Les recherches sur la « viande » de laboratoire sont aujourd’hui financées surtout par des fonds privés et un peu d’argent public, au risque de concurrencer d’autres secteurs. « Cela ne doit pas se faire au détriment de thématiques de recherche dont on a toujours besoin dans l’agriculture traditionnelle », alerte Anne Mottet, responsable de l'élevage au sein du Fonds international pour le monde agricole (Fida).
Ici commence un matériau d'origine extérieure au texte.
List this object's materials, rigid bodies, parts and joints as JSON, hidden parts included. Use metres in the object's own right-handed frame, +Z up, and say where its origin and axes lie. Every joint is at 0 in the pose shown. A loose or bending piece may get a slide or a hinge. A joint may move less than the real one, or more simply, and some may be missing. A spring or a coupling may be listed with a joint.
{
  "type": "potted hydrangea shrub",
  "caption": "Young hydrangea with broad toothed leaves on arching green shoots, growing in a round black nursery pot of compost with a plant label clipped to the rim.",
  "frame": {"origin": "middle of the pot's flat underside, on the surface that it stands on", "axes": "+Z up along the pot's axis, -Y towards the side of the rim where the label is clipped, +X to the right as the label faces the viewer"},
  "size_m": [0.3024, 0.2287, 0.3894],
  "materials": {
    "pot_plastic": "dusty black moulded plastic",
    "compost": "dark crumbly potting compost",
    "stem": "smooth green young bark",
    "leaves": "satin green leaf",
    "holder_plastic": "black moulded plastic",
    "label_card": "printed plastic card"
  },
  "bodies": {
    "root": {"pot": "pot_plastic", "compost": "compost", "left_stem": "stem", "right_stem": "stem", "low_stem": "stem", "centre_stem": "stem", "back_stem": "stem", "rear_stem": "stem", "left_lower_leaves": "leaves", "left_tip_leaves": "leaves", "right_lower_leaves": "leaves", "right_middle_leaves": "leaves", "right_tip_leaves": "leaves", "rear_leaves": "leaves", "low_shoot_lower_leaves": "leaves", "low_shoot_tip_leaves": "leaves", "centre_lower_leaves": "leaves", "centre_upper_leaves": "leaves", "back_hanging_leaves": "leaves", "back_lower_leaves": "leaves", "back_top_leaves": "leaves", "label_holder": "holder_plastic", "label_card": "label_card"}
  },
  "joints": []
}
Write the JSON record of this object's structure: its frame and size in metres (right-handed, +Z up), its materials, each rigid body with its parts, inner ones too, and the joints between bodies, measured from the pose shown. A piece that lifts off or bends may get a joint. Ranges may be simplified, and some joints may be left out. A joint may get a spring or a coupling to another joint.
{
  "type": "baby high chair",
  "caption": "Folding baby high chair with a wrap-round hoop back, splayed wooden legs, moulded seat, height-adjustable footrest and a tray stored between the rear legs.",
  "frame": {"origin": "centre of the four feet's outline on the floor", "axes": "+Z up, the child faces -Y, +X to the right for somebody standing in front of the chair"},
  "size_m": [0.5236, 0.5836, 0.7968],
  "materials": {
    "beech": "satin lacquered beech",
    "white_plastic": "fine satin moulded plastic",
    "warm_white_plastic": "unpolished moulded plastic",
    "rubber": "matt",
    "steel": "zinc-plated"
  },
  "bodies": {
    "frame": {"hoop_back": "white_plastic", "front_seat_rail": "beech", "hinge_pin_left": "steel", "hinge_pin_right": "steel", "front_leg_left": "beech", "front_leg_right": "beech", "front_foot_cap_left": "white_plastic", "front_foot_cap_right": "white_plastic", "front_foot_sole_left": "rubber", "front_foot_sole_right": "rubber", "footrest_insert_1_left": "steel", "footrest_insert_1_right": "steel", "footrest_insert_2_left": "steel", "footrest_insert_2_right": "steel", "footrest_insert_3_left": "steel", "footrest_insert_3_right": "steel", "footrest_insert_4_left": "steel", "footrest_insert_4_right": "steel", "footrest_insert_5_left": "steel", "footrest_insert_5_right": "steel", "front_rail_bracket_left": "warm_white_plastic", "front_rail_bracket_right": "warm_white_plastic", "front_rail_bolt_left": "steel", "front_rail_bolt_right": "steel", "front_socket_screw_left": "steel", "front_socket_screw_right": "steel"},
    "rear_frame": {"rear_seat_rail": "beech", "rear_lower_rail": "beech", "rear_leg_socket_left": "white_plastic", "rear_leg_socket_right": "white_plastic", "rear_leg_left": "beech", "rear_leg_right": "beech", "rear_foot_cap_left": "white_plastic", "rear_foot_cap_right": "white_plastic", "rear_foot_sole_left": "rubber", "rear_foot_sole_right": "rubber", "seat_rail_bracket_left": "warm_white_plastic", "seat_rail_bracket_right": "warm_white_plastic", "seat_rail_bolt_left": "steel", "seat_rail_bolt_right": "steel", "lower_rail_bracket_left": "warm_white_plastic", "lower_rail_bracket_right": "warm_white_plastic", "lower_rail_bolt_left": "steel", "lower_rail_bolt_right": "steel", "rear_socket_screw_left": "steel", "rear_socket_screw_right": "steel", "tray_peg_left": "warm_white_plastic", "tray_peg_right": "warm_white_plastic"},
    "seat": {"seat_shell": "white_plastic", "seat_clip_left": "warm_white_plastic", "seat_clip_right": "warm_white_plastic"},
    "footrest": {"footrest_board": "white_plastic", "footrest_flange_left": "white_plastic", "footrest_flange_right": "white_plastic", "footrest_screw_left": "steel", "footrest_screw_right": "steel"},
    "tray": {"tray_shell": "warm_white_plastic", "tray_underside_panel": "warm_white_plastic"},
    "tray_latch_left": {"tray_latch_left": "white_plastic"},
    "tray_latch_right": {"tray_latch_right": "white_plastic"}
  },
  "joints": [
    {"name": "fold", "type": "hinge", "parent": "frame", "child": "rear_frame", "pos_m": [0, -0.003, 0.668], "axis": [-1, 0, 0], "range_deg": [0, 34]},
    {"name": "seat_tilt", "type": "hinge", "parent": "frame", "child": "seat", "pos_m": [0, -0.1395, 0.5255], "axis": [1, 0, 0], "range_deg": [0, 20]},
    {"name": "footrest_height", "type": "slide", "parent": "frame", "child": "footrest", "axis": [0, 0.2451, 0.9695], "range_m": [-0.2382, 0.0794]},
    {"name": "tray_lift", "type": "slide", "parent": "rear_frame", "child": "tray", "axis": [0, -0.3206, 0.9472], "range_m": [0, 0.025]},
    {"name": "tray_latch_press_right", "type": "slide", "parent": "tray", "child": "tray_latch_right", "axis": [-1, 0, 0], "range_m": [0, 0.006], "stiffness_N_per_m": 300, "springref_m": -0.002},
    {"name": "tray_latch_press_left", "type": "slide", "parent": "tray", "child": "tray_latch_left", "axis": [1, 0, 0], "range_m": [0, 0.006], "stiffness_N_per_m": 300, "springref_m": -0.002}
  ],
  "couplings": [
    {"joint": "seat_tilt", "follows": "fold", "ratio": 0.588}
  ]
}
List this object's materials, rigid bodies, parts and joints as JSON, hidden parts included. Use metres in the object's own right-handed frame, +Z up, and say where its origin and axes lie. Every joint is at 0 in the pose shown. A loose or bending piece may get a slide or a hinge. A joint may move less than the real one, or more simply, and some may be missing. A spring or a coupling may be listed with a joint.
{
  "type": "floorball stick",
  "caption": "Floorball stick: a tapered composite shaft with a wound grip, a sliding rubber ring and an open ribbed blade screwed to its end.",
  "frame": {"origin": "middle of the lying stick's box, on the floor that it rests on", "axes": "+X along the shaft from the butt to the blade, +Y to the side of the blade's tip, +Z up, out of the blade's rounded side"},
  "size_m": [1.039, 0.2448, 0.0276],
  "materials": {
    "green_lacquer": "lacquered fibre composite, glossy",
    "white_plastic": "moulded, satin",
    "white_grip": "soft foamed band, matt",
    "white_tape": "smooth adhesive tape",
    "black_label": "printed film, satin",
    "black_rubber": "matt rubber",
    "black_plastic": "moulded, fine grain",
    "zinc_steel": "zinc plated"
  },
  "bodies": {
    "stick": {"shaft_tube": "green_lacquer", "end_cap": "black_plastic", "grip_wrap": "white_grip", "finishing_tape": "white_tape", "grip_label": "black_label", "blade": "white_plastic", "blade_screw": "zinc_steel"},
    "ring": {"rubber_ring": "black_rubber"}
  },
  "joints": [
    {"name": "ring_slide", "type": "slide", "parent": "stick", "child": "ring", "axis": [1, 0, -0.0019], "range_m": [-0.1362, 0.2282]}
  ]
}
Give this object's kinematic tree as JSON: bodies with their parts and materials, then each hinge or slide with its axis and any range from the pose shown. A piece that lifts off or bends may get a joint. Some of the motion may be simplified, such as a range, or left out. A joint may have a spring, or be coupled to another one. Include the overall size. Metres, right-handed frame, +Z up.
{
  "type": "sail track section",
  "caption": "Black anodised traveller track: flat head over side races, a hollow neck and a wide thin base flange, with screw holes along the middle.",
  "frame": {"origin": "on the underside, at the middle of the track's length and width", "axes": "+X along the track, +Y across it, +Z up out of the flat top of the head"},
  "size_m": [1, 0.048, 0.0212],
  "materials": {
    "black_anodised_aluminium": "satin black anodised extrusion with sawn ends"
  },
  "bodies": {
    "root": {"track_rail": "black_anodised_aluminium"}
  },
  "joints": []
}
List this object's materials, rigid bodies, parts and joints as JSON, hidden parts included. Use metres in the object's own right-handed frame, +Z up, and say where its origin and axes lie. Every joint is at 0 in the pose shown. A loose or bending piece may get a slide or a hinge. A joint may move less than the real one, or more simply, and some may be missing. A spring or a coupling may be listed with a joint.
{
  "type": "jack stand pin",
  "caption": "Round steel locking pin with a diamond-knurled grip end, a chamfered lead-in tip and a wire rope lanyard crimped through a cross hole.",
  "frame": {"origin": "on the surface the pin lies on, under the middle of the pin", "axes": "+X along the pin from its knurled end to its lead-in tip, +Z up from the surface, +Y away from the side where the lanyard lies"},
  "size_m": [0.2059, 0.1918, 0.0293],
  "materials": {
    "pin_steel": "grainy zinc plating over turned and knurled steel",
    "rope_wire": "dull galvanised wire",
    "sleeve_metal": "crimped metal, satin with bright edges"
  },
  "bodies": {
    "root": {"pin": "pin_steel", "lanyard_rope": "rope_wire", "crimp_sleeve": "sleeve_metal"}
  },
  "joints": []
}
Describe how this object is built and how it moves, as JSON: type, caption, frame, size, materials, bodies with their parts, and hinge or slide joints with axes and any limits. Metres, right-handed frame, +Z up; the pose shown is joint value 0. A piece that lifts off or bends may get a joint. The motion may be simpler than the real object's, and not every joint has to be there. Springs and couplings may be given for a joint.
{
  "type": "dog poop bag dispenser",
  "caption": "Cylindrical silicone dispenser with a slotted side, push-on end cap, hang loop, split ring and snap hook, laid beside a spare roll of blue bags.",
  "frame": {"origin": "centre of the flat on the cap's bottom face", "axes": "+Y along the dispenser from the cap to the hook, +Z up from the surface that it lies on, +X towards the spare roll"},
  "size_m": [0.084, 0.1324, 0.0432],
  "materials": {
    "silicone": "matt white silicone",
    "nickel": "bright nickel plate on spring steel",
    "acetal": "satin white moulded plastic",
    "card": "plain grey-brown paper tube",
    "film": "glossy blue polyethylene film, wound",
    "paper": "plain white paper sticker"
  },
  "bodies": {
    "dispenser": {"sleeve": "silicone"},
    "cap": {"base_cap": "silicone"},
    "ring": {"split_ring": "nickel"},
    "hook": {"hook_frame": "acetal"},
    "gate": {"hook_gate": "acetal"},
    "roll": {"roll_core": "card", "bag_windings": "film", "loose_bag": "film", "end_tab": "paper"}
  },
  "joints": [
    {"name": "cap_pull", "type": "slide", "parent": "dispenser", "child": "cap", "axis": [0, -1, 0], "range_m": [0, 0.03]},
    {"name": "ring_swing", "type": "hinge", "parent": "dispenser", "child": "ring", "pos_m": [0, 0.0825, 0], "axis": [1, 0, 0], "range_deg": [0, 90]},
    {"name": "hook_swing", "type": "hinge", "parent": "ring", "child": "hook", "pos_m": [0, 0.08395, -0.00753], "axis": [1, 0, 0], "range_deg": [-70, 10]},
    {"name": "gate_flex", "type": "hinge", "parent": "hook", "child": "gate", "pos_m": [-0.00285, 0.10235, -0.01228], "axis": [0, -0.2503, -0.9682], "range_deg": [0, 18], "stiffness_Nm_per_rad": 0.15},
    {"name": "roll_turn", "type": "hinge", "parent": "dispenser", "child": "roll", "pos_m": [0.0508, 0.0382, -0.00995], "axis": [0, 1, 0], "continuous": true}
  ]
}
Le gouvernement britannique qui préfère parler d’« agriculture cellulaire » plutôt que d’« alimentation cellulaire » a tranché : il finance des recherches sur la « viande » in vitro, en piochant dans le fonds britannique pour l’innovation agricole.
Une recherche concurrentielle
Ces investissements publics ne sont pas sans poser d’autres problèmes. À l’occasion du séminaire « Food and Feed for the Future » (Alimentation humaine et animale du futur) organisé le 1er septembre, à l’Isara de Lyon, par l’Inrae, ainsi que l’organisme gouvernemental australien pour la recherche scientifique (CSIRO) et l’Association française pour les productions animales (AFZ), le chercheur français, Jean-François Hocquette, a mis en garde : « La recherche exclusivement privée manque de transparence. Lorsqu’un projet de recherche est financé par l’Union européenne, ses résultats doivent être rendus publics, donc accessibles au plus grand nombre, car il s’agit d’argent public dépensé au service du bien commun. Les privés suivent une logique différente : ils veulent protéger leurs résultats, pour rentabiliser leurs investissements. »
Le chercheur de l’Inrae constate par ailleurs une forte activité de lobbying émanant de ces entreprises privées auprès des agences sanitaires, notamment de l’Efsa pour l’Europe. « Ces sociétés sont très fortes, elles connaissent les canaux pour influencer les politiques, à l’inverse des acteurs de l’élevage qui sont en général moins bons dans la communication. » Faut-il poursuivre les recherches sur ces nouveaux aliments au détriment d’activités existantes ? « Évidemment, les entreprises du secteur acquiescent, poursuit Jean-François Hocquette. Du côté des chercheurs du public, nous sommes sceptiques, car il existe d’autres solutions pour mieux dépenser l’argent public. »
L’Italie interdit
En 2019, le groupe de réflexion « RethinkX » affirmait que d’ici à 2030, les industriels de la viande aux États-Unis seraient en faillite à cause de « l’alimentation cellulaire ». Pour que la « viande » cultivée représente 0,4 % de la part du marché mondial de la viande en 2030, il faudrait 22 fois plus de capacité de bioréacteurs que l’industrie pharmaceutique mondiale actuelle est capable de produire, selon une étude de McKinsey, publiée en 2021. De nombreux défis techniques restent à relever pour cette alimentation, la question de son innocuité comme de son impact sur l’environnement fait l’objet de controverse scientifique, et ses coûts de production sont très élevés comme son prix à la vente, à la portée de seuls quelques privilégiés.
Dans le doute, des pays anticipent pour ne pas se laisser déborder. Sous peine d’amendes pouvant aller jusqu’à 60 000 euros, l’Italie s’apprête à devenir le premier pays au monde à interdire ses entreprises de produire la fameuse « nourriture Frankenstein » comme l’a surnommée l’Organisation mondiale des agriculteurs, qui vient de lancer une pétition internationale contre la viande de synthèse.